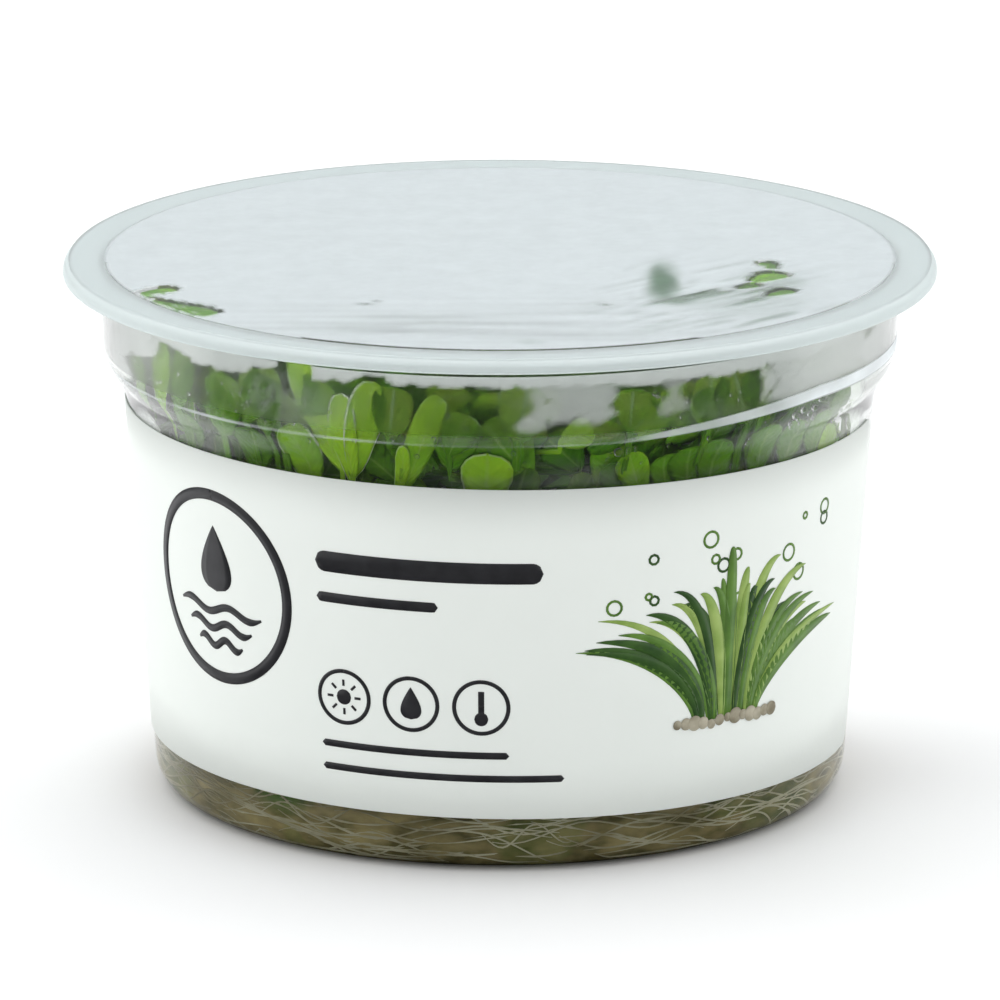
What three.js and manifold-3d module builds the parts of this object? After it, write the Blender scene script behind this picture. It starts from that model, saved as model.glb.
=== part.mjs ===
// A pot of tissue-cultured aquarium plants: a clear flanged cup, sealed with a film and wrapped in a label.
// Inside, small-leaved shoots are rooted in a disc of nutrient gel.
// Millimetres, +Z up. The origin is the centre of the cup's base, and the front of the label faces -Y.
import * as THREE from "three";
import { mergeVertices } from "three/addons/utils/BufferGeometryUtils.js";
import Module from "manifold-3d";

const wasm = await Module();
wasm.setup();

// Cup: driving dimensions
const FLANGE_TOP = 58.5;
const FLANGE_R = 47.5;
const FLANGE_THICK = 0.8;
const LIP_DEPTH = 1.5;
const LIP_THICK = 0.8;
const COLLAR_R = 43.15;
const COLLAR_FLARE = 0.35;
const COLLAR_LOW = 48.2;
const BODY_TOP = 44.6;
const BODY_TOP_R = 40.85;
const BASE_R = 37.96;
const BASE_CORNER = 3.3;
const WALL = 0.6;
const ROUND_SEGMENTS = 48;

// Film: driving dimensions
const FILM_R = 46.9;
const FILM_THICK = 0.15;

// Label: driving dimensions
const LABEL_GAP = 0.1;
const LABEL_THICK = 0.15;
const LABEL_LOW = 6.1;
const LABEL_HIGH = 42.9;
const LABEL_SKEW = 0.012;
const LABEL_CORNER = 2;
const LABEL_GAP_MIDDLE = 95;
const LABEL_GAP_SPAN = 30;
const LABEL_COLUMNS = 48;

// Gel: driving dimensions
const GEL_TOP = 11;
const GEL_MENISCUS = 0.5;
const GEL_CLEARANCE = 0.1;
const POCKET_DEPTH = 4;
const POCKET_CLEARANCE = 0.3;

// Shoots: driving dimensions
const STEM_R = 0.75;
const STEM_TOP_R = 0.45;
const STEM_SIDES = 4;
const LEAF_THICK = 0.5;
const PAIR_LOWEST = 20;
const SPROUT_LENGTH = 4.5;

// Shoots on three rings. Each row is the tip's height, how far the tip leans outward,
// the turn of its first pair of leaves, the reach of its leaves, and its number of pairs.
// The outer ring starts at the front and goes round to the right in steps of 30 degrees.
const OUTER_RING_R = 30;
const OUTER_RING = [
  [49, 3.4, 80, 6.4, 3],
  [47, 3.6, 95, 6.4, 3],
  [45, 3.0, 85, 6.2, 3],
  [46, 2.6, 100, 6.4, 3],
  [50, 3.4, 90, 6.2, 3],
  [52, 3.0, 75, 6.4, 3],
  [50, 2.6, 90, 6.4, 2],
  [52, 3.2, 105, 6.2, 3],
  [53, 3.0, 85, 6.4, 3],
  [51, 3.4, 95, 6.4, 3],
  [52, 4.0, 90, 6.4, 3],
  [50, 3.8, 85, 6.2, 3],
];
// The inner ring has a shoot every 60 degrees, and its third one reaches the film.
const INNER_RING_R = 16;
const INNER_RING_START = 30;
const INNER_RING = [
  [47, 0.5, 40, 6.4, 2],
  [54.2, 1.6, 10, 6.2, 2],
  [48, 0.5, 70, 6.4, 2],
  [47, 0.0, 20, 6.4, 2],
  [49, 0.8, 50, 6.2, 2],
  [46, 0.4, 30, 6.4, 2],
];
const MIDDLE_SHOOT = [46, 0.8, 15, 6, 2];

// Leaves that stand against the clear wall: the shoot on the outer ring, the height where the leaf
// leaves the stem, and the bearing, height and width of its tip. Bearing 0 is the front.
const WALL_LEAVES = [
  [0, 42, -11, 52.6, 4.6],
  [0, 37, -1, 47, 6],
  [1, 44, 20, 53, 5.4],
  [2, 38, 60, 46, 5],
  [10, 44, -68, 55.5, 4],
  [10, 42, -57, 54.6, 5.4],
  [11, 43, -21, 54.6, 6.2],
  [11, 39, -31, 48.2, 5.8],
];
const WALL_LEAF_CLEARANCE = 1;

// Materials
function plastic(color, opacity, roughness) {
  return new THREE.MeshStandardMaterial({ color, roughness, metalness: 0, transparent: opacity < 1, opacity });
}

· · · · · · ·

§ To do: Exactly reproduce every line of the data above.

§ Answer in full:
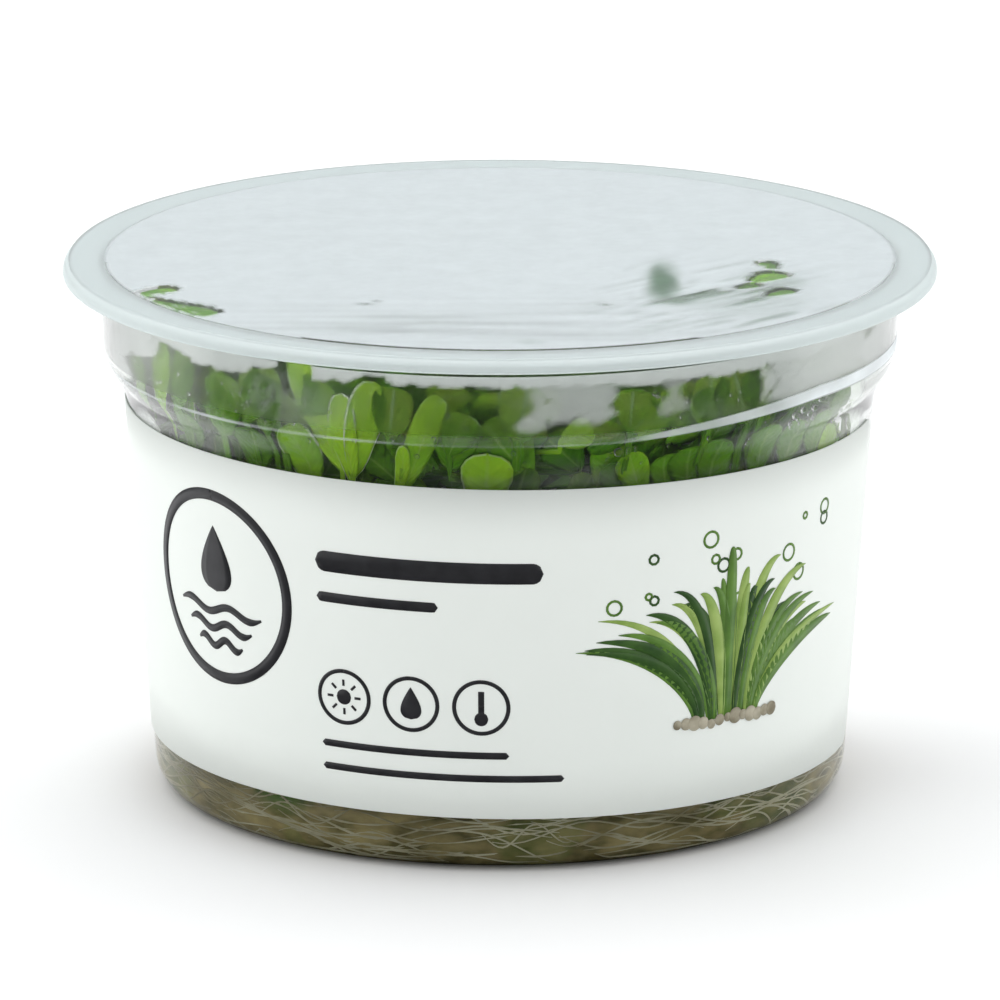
What three.js and manifold-3d module builds the parts of this object? After it, write the Blender scene script behind this picture. It starts from that model, saved as model.glb.
=== part.mjs ===
// A pot of tissue-cultured aquarium plants: a clear flanged cup, sealed with a film and wrapped in a label.
// Inside, small-leaved shoots are rooted in a disc of nutrient gel.
// Millimetres, +Z up. The origin is the centre of the cup's base, and the front of the label faces -Y.
import * as THREE from "three";
import { mergeVertices } from "three/addons/utils/BufferGeometryUtils.js";
import Module from "manifold-3d";

const wasm = await Module();
wasm.setup();

// Cup: driving dimensions
const FLANGE_TOP = 58.5;
const FLANGE_R = 47.5;
const FLANGE_THICK = 0.8;
const LIP_DEPTH = 1.5;
const LIP_THICK = 0.8;
const COLLAR_R = 43.15;
const COLLAR_FLARE = 0.35;
const COLLAR_LOW = 48.2;
const BODY_TOP = 44.6;
const BODY_TOP_R = 40.85;
const BASE_R = 37.96;
const BASE_CORNER = 3.3;
const WALL = 0.6;
const ROUND_SEGMENTS = 48;

// Film: driving dimensions
const FILM_R = 46.9;
const FILM_THICK = 0.15;

// Label: driving dimensions
const LABEL_GAP = 0.1;
const LABEL_THICK = 0.15;
const LABEL_LOW = 6.1;
const LABEL_HIGH = 42.9;
const LABEL_SKEW = 0.012;
const LABEL_CORNER = 2;
const LABEL_GAP_MIDDLE = 95;
const LABEL_GAP_SPAN = 30;
const LABEL_COLUMNS = 48;

// Gel: driving dimensions
const GEL_TOP = 11;
const GEL_MENISCUS = 0.5;
const GEL_CLEARANCE = 0.1;
const POCKET_DEPTH = 4;
const POCKET_CLEARANCE = 0.3;

// Shoots: driving dimensions
const STEM_R = 0.75;
const STEM_TOP_R = 0.45;
const STEM_SIDES = 4;
const LEAF_THICK = 0.5;
const PAIR_LOWEST = 20;
const SPROUT_LENGTH = 4.5;

// Shoots on three rings. Each row is the tip's height, how far the tip leans outward,
// the turn of its first pair of leaves, the reach of its leaves, and its number of pairs.
// The outer ring starts at the front and goes round to the right in steps of 30 degrees.
const OUTER_RING_R = 30;
const OUTER_RING = [
  [49, 3.4, 80, 6.4, 3],
  [47, 3.6, 95, 6.4, 3],
  [45, 3.0, 85, 6.2, 3],
  [46, 2.6, 100, 6.4, 3],
  [50, 3.4, 90, 6.2, 3],
  [52, 3.0, 75, 6.4, 3],
  [50, 2.6, 90, 6.4, 2],
  [52, 3.2, 105, 6.2, 3],
  [53, 3.0, 85, 6.4, 3],
  [51, 3.4, 95, 6.4, 3],
  [52, 4.0, 90, 6.4, 3],
  [50, 3.8, 85, 6.2, 3],
];
// The inner ring has a shoot every 60 degrees, and its third one reaches the film.
const INNER_RING_R = 16;
const INNER_RING_START = 30;
const INNER_RING = [
  [47, 0.5, 40, 6.4, 2],
  [54.2, 1.6, 10, 6.2, 2],
  [48, 0.5, 70, 6.4, 2],
  [47, 0.0, 20, 6.4, 2],
  [49, 0.8, 50, 6.2, 2],
  [46, 0.4, 30, 6.4, 2],
];
const MIDDLE_SHOOT = [46, 0.8, 15, 6, 2];

// Leaves that stand against the clear wall: the shoot on the outer ring, the height where the leaf
// leaves the stem, and the bearing, height and width of its tip. Bearing 0 is the front.
const WALL_LEAVES = [
  [0, 42, -11, 52.6, 4.6],
  [0, 37, -1, 47, 6],
  [1, 44, 20, 53, 5.4],
  [2, 38, 60, 46, 5],
  [10, 44, -68, 55.5, 4],
  [10, 42, -57, 54.6, 5.4],
  [11, 43, -21, 54.6, 6.2],
  [11, 39, -31, 48.2, 5.8],
];
const WALL_LEAF_CLEARANCE = 1;

// Materials
function plastic(color, opacity, roughness) {
  return new THREE.MeshStandardMaterial({ color, roughness, metalness: 0, transparent: opacity < 1, opacity });
}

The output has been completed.